I am a newbie to NLP and related technologies. I have been researching on decomposing folksonomies such as, hashtags into individual terms (ex:- #harrypotterworld as harry potter world) in order to carry out Named-Entity Recognition.

But I did not come across any available library or previous work I could use for this. Is this achievable or am I following a wrong procedure? If so, are there any available libraries or algorithmic techniques I could use?

Chiranga Alwis
  • 1,049
  • 1
  • 25
  • 47

2 Answers2

2

What you are looking for is a compound splitter. As far as I know, this is a problem that does have some implementations, some of which work reasonably well.

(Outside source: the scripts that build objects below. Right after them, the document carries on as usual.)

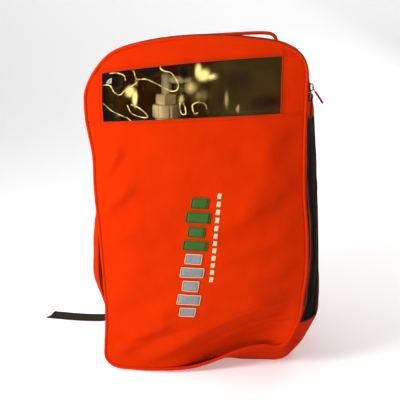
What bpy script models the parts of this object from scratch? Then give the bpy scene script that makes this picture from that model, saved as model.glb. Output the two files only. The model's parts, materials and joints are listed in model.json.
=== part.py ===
"""Portable oxygen concentrator in its soft carrying pack.

Metres, +Z up, the window and front flap face -Y. The origin is on the floor, under the middle of
the pack. The pack is a sewn shell with a zipped front flap. The concentrator stands inside it on a
foam plinth, with its compressor at the bottom, its sieve beds behind and its battery at the top.
"""

import math

import bmesh
import bpy
from mathutils import Matrix, Vector

# ---------------------------------------------------------------- driving dimensions of the pack
PACK_WIDTH = 0.272
PACK_HEIGHT = 0.455
TOP_CORNER_R = 0.055
CROWN_R = 0.55
BASE_CORNER_R = 0.025
SHELL_T = 0.0035
FRONT_SEAM_Y = -0.0742
BACK_SEAM_Y = 0.0665
GAP = 0.0004

PIPING_R = 0.0023
PIPING_INSET = 0.0026
PANEL_INSET = 0.0053
PANEL_T = 0.003
FRONT_CROWN = 0.012

FLAP_HINGE_Z = 0.0605
FLAP_HINGE_Y = FRONT_SEAM_Y - 0.0028
HINGE_CLEARANCE = 0.0025
BASE_TOP_Z = 0.060
TOP_SEAM_Z = 0.385

ZIP_Y = -0.0502
ZIP_TAPE_WIDTH = 0.0058
ZIP_T = 0.0026
ZIP_INSET = 0.0004

WINDOW_LEFT_X = -0.113
WINDOW_RIGHT_X = 0.103
WINDOW_LOW_Z = 0.358
WINDOW_HIGH_Z = 0.424

# ---------------------------------------------------------------- driving dimensions of the device
DEVICE_HALF_WIDTH = 0.100
DEVICE_FRONT_Y = -0.055
DEVICE_BACK_Y = 0.050
DEVICE_BASE_Z = 0.050
DEVICE_TOP_Z = 0.345
CASING_SEAM_Y = -0.002
CASING_WALL = 0.0025
CASING_ROUNDING = 0.008

HALF_WIDTH = PACK_WIDTH / 2
CORNER_X = HALF_WIDTH - TOP_CORNER_R
CROWN_ANGLE = math.asin(CORNER_X / (CROWN_R - TOP_CORNER_R))
CROWN_Z = PACK_HEIGHT - CROWN_R
CORNER_Z = CROWN_Z + (CROWN_R - TOP_CORNER_R) * math.cos(CROWN_ANGLE)


# ---------------------------------------------------------------- scene, materials and placing
def clear_scene():
    for obj in list(bpy.data.objects):
        bpy.data.objects.remove(obj)


clear_scene()
MODEL = bpy.data.collections.new("oxygen_concentrator")
CUTTERS = bpy.data.collections.new("cutters")
bpy.context.scene.collection.children.link(MODEL)
bpy.context.scene.collection.children.link(CUTTERS)


def material(name, colour, roughness, metallic=0.0):
    made = bpy.data.materials.new(name)
    made.use_nodes = True
    shader = made.node_tree.nodes["Principled BSDF"]
    shader.inputs["Base Color"].default_value = (*colour, 1.0)
    shader.inputs["Roughness"].default_value = roughness
    shader.inputs["Metallic"].default_value = metallic
    return made


ORANGE_FABRIC = material("orange_fabric", (0.92, 0.06, 0.004), 0.75)
BLACK_MESH = material("black_mesh", (0.012, 0.012, 0.012), 0.85)
BLACK_WEBBING = material("black_webbing", (0.03, 0.024, 0.014), 0.8)
CLEAR_FILM = material("clear_film", (0.25, 0.22, 0.14), 0.08)
ZIP_BLACK = material("zip_black", (0.015, 0.015, 0.016), 0.5)
SLIDER_METAL = material("slider_metal", (0.05, 0.05, 0.05), 0.35, 1.0)
CASING_PLASTIC = material("casing_plastic", (0.55, 0.56, 0.56), 0.45)
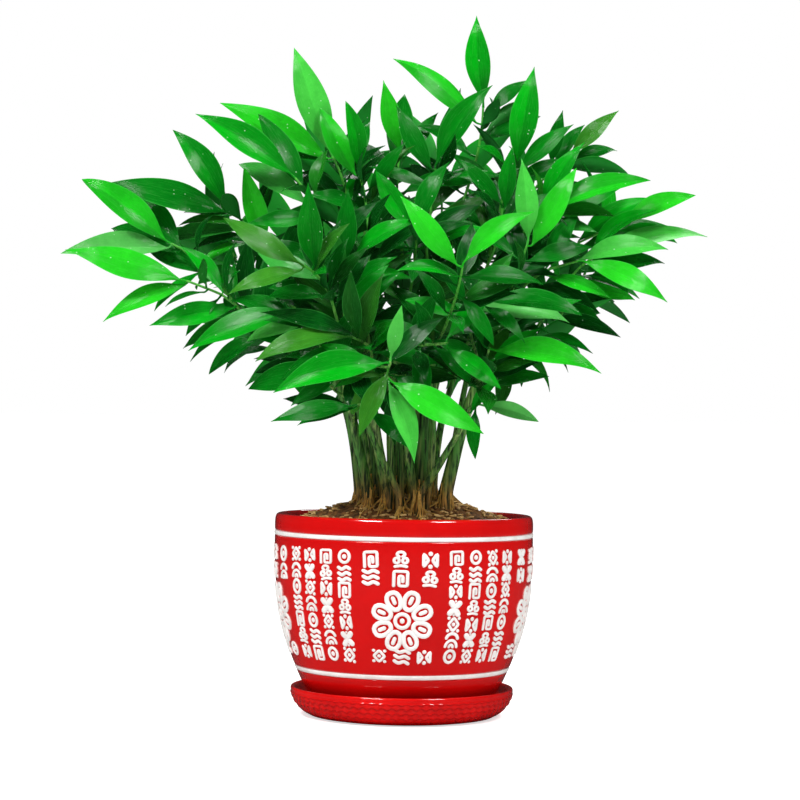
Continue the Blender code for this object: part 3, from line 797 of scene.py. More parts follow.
@dataclass(frozen=True)
class WovenPlastic:
    """Black plastic mesh, woven of round threads."""

    name: str = "drain mesh"
    body: Colour = (0.03, 0.03, 0.03)
    dust: Colour = (0.16, 0.13, 0.1)
    gap: Colour = (0.004, 0.004, 0.004)
    pitch: float = 2.0

    def build(self) -> bpy.types.Material:
        """Make the material.

        Returns:
            The material.
        """
        g = Surface(self.name, IOR=1.46)
        half_waves = math.pi / (self.pitch * MM)
        warp, weft = (g.size(g.maths("SINE", g.times(axis, half_waves))) for axis in g.axes(g.place)[:2])
        threads = g.maths("MAXIMUM", warp, weft)
        colour, cloud = g.mottled(60.0, 0.2, self.body, self.dust)
        colour = g.blend(g.fade(threads, 0.5, 0.95), self.gap, colour)
        return g.finish(colour, g.times_plus(cloud, 0.2, 0.5), threads, 0.0005)


# ---------------------------------------------------------------- raised ornament


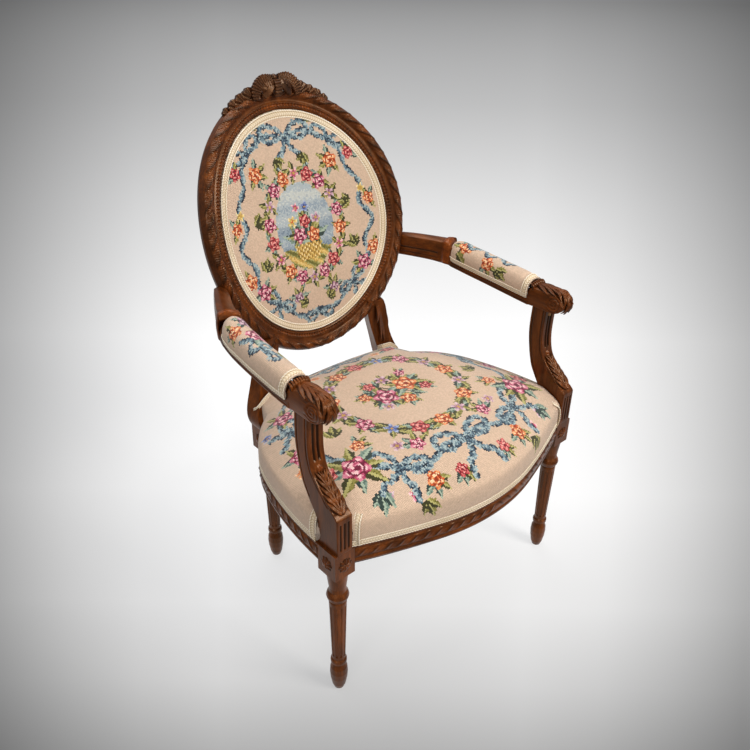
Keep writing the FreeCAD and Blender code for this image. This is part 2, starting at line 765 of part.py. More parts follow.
CREST_DEPTH = 2.0
CREST_SIDES = 8
CREST_STRAND = 5.5
CREST_LOOP_TILT = 25.0
# Each loop: u, v, turn in the oval's plane and radius of the strand's middle
CREST_LOOPS = [(17.0, 283.0, 38.0, 11.0), (41.0, 276.0, 12.0, 9.0)]
# Stations of the knot and of a tail: u, v and half thickness
CREST_KNOT = [(0.0, 267.0, 5.0), (0.0, 272.0, 10.0), (0.0, 279.0, 11.5), (0.0, 286.0, 10.0), (0.0, 291.0, 5.0)]
CREST_TAIL = [(44.0, 269.0, 7.0), (64.0, 262.0, 6.5), (84.0, 254.0, 6.0), (102.0, 244.0, 5.0), (118.0, 233.0, 3.5)]


def crest_bar(side, stations, ruled):
    """An eight-sided bar through stations in the oval's plane."""
    wires = []
    for index, (u, v, half) in enumerate(stations):
        before = stations[max(index - 1, 0)]
        after = stations[min(index + 1, len(stations) - 1)]
        across = Vector(before[1] - after[1], after[0] - before[0], 0).normalize()
        points = []
        for corner in range(CREST_SIDES):
            angle = math.radians(360 * (corner + 0.5) / CREST_SIDES)
            spot = Vector(u, v, CREST_DEPTH) + across * (half * math.cos(angle))
            spot.z += half * math.sin(angle)
            spot.x *= side
            points.append(oval_place.multVec(spot))
        wires.append(Part.makePolygon(points + points[:1]))
    return solid_loft(wires, ruled)


def crest_loop(name, side, middle, turn, radius):
    """A flat loop of ribbon, turned and tilted, with its eye cut through."""
    spin = Rotation(Vector(0, 0, 1), side * turn).multiply(Rotation(Vector(0, 1, 0), side * CREST_LOOP_TILT))
    base = Vector(side * middle.x, middle.y, CREST_DEPTH) - spin.multVec(Vector(0, 0, CREST_STRAND))
    blanks = []
    for suffix, reach in (("_rim", radius + CREST_STRAND), ("_eye", radius - CREST_STRAND)):
        blank = doc.addObject("Part::Cylinder", name + suffix)
        blank.Radius = reach
        blank.Height = 2 * CREST_STRAND
        blank.Placement = oval_place.multiply(Placement(base, spin))
        blanks.append(blank)
    return cut(name, *blanks)


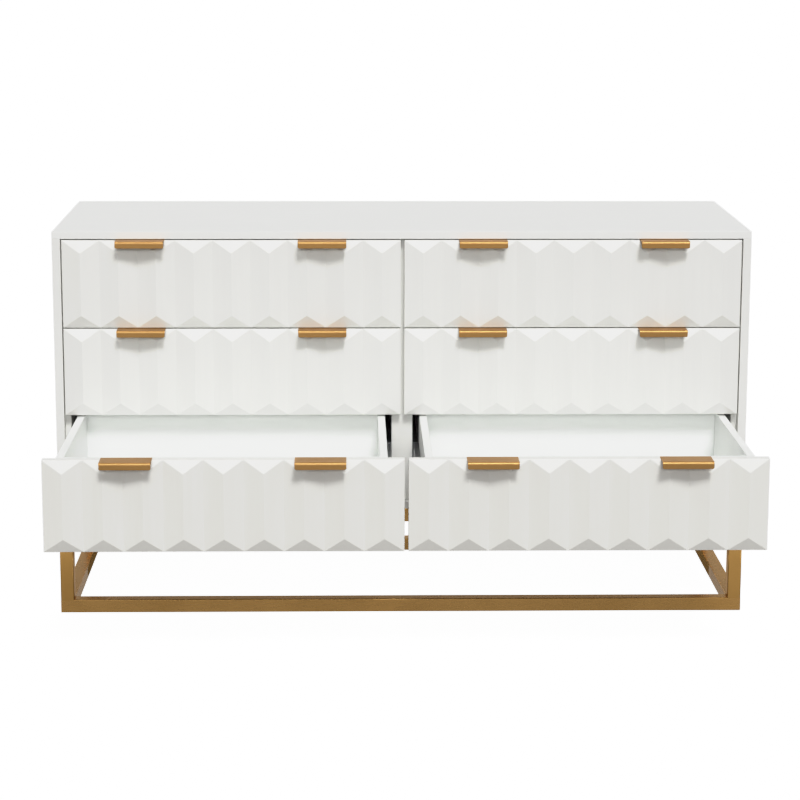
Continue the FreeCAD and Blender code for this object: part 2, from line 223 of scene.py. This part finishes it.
def make_steel(name, light, dark, roughness):
    """Zinc-plated steel with blotchy crystals and a trace of oil."""
    shader = Shader(name)
    blotches = shader.noise(55.0, detail=6.0, roughness=0.65)
    shader.into(shader.ramp(blotches, dark, light), "Base Color")
    scratches = shader.noise(300.0, detail=3.0, stretch=(1.0, 0.05, 1.0))
    shader.into(shader.spread(scratches, roughness - 0.1, roughness + 0.12), "Roughness")
    shader.into(shader.bump(scratches, 0.08, 0.0002), "Normal")
    shader.set(Metallic=1.0)
    return shader.material


LACQUER = make_lacquer("white_lacquer", (0.80, 0.80, 0.765), (0.78, 0.78, 0.745), 0.38)
FRONT_LACQUER = make_lacquer("white_front", (0.828, 0.828, 0.792), (0.81, 0.81, 0.774), 0.38,
                            (1.0, 1.0, 0.06))
# The top panel's lacquer is painted lighter than the other boards. This is painted light,
# standing in for the light and sheen the top catches from above.
TOP_LACQUER_PAINTED_LIGHTER = make_lacquer("white_top_painted_lighter", (0.84, 0.845, 0.82), (0.825, 0.83, 0.805), 0.36)
INSIDE = make_lacquer("white_inside", (0.84, 0.855, 0.84), (0.825, 0.84, 0.825), 0.42)
# The drawer boxes' sides and ends are painted lighter than their floors. This is painted light,
# lifting the shade that falls on them inside the drawers.
INSIDE_WALLS_PAINTED_LIGHTER = make_lacquer("white_inside_walls_painted_lighter", (0.93, 0.94, 0.92), (0.91, 0.92, 0.90), 0.42)
INSIDE_ENDS_PAINTED_LIGHTER = make_lacquer("white_inside_ends_painted_lighter", (0.88, 0.90, 0.875), (0.865, 0.885, 0.86), 0.42)
# Legs and rails are one gold finish. The legs' tone is painted lighter than the rails' as
# painted light, standing in for the stronger light on the legs.
LEG_GOLD_PAINTED_LIGHTER = make_gold("gold_leg_painted_lighter", (0.58, 0.325, 0.097), (0.50, 0.275, 0.077), 0.30,
                     (1.0, 1.0, 0.08), (1.0, 0.76, 0.46))
RAIL_GOLD = make_gold("gold_rail", (0.52, 0.293, 0.094), (0.44, 0.242, 0.073), 0.27,
                      (0.12, 0.12, 1.0), (1.0, 0.84, 0.62))
PULL_GOLD = make_gold("gold_pull", (0.385, 0.211, 0.071), (0.345, 0.187, 0.060), 0.32,
                      (0.05, 1.0, 1.0), (1.0, 0.80, 0.62))
RUBBER = make_lacquer("clear_rubber", (0.62, 0.63, 0.62), (0.55, 0.56, 0.55), 0.5)
ZINC = make_steel("zinc_steel", (0.36, 0.37, 0.38), (0.23, 0.24, 0.25), 0.34)


# ------------------------------------------------------------------ pieces
def body_of(node):
    return frame["nodes"][node]["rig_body"]


def settle(obj, node_names):
    """Put a finished piece in the place of its CAD nodes, on their body."""
    scene.collection.objects.link(obj)
    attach(obj, body_of(node_names[0]))
    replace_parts(obj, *node_names)
    return obj


def weigh_normals(obj):
    """Keep flat faces flat in shading and let only the rounded edges turn."""
    for polygon in obj.data.polygons:
        polygon.use_smooth = True
    modifier = obj.modifiers.new("normals", "WEIGHTED_NORMAL")
    modifier.keep_sharp = False
    modifier.weight = 100
    bpy.context.view_layer.objects.active = obj
    bpy.ops.object.modifier_apply(modifier=modifier.name)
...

Unfortunately most research I know of has been done on languages that tend to compound nouns (ie. German). Fun fact: Hashtag is a compound word itself.

I once used this one: http://ilps.science.uva.nl/resources/compound-splitter-nl/ It is an algorithm that works on Dutch. It basically uses a dictionary of uncompounded words an assumes a very uncomplicated grammar for compounding: Something along the lines of: Infixes such as n and s are allowed, and compounded words are always a combination of 2 or more uncompounded words from the dictionary.

I think you could use the given implementation for compounded hashtags, if you provided an English dictionary, and adapted the assumed grammar somewhat (You might not want infixes).

S van Balen
  • 288
  • 2
  • 11
  • First of all thanks for the clear answer given. So this effectively means that I am to implement my own compound splitter for hashtags probably using the logic (slightly different) of the implementation you had suggested? – Chiranga Alwis Dec 28 '16 at 12:07
  • 1
    Yes, that is what I would do. Depending on how good of a job it must do, this can be a project that takes you 1 or 2 hours. – S van Balen Dec 28 '16 at 12:34
1

Have you tried the method suggested here?

https://stackoverflow.com/a/11642687/7337349

The issue is that the dictionary of words has to contain so called proper nouns to work really well for named entity recognition, which theoretically makes it a very large dictionary. (plus the frequency distribution is probably hard to measure)

Incidentally, for the specific example you mentioned - harry potter world, I think the answer in that link would work - all the words are present in the dictionary of words which was linked in the answer.

Community
  • 1
  • 1
Aravind M
  • 116
  • 5